I don’t even like cats. I’m highly allergic, and well, they make me sneeze. And my throat close up, and my eyes water. Give me a good dog any day of the week. All 3 of the dogs here at this house we chose. Made the conscious decision to make this their home.
But our girl. I wasn’t looking for her. Didn’t want her either. But one day In 2016 I walked onto the front porch and there she was. Curled up in my wicker chair looking at me as if I was the one out of place. I told her to shoo, get back where she came from. This isn’t a cat house.
It was apparent Shiner had other plans. They quickly became best friends. He loved her and she loved him. And well, she was cute. As far as cats go.
Now, I’m a huge Harry Potter fan. And it needs to be told when I took Hermione to the vet for shots and to be fixed, her name was Neville Longbottom. I told you I know nothing about cats. I thought she was a boy.
Hermione was, well, a stone cold killer. You know when Si Robert’s said “reached right into a mans chest and pulled his heart out”? He was talking about Hermione. She loved to leave me gifts. I loved to squeal and hide in my bedroom until someone took her prey away.
Outside was her happy place. The thrill of the hunt, roaming as she pleased, and her very own weeping mulberry tree to rest in. It was her favorite spot. She loved that tree.
And how we loved her. Now, she would go roaming. For days sometimes. And in 2018, for 5 whole weeks. I walked. I called. Drove the neighborhood. Cried. Then cried again. Resigned myself to the fact she was gone.
My husband is a Narcotics Captain, so let’s just say he works late nights a lot. So the night he came in and woke me whispering “come here, hurry” I had no idea what he wanted. He’s standing there grinning like a possum so I knew whatever it was, it wasn’t bad.
And there, in my garage, was Hermione. All fluffy and clean and looking like she had just come from a day spa. If I’m a betting woman, she had been in someone’s house those 5 weeks. But when given the chance, she came home. I had to take 2 Benadryl later and take a shower at 1 AM, but that death squeeze I had her in was worth it. Hermione was home.
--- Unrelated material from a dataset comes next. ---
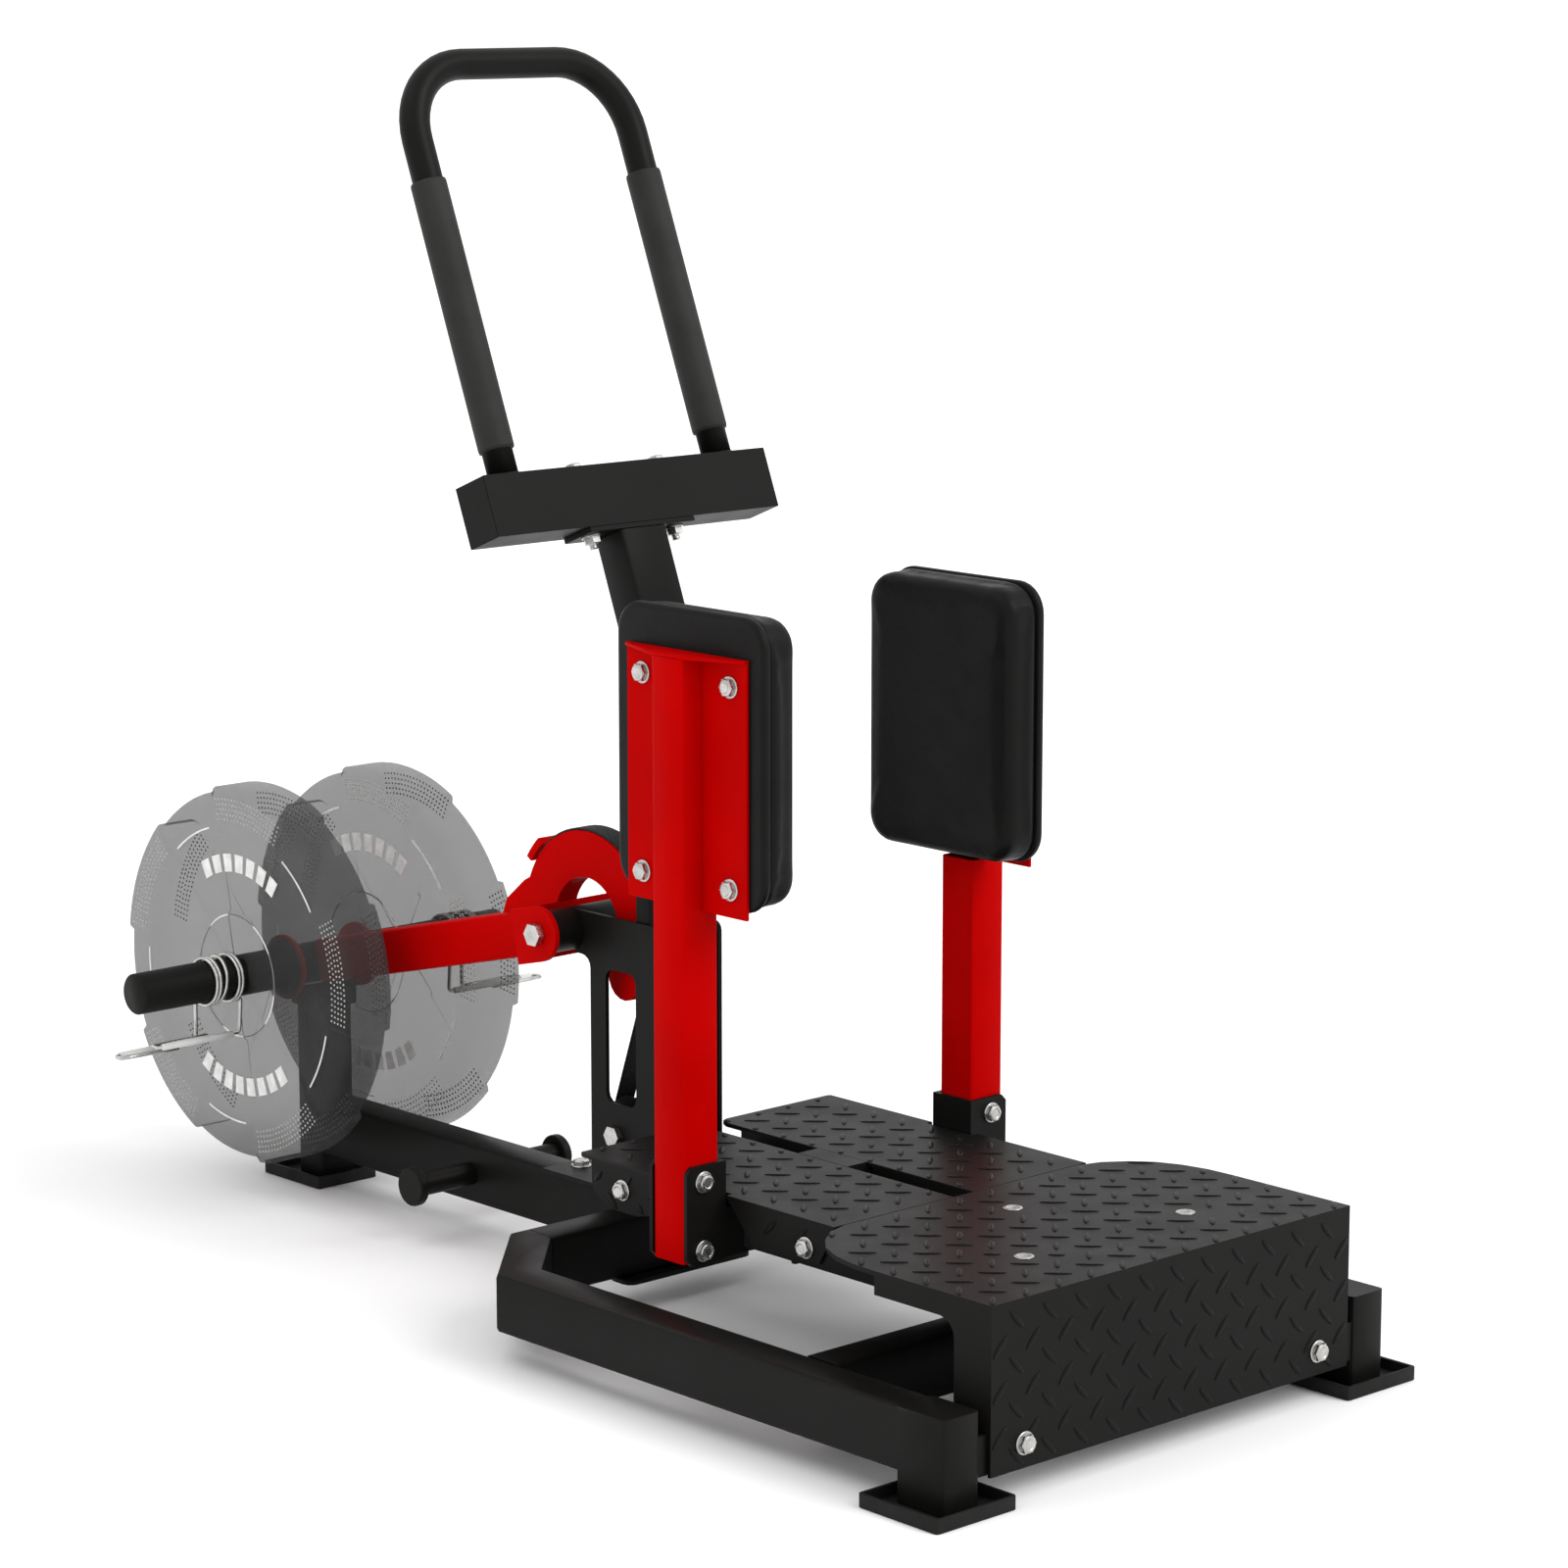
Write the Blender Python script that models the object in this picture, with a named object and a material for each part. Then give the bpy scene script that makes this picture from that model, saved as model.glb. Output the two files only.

And so, each day as I came home I sang, “Hermione Grainger, don’t be a stranger”….and “Hey, Hey Hermione” to that tune of the old Monkees theme song.
I stepped up my game in order to keep her here. I got a backscratcher to pet her with (remember the allergy) and lots of times had to give in and give her a good belly rub and run in and wash my hands. Aunt Chanda brought her a heat lamp and we set her up a sweet deal in the garage. She wasn’t going anywhere.
We lost Hermione Thursday. It wasn’t a pretty death, and I’ve struggled with that. We buried her next to Junior, in what is quickly becoming a row of the best dang animals ever. I can look out my bedroom window and check on them from time to time.
My best friend (the cat person of this friendship) said this yesterday:
“She was outside doing what she wanted, living her best cat life. If she had to go, she would have wanted to go being outside doing what she loved then to have been cooped up in a house and lived forever”. Now I really can’t talk about it anymore but she had a great “cat life” Kim. And yes it sucks so bad right now. And she will be missed so much. She was a great cat! I loved her.”
Yes, I will feel better. Not today. But soon. But a piece of my heart is gone, only to be made whole one day when I see her again. I know cats go to Heaven. Dogs have to have something to chase.
Hermione Grainger, don’t be a stranger. We miss you terribly. We’ll love you forever. As long as we’re living, our beautiful girl you’ll be.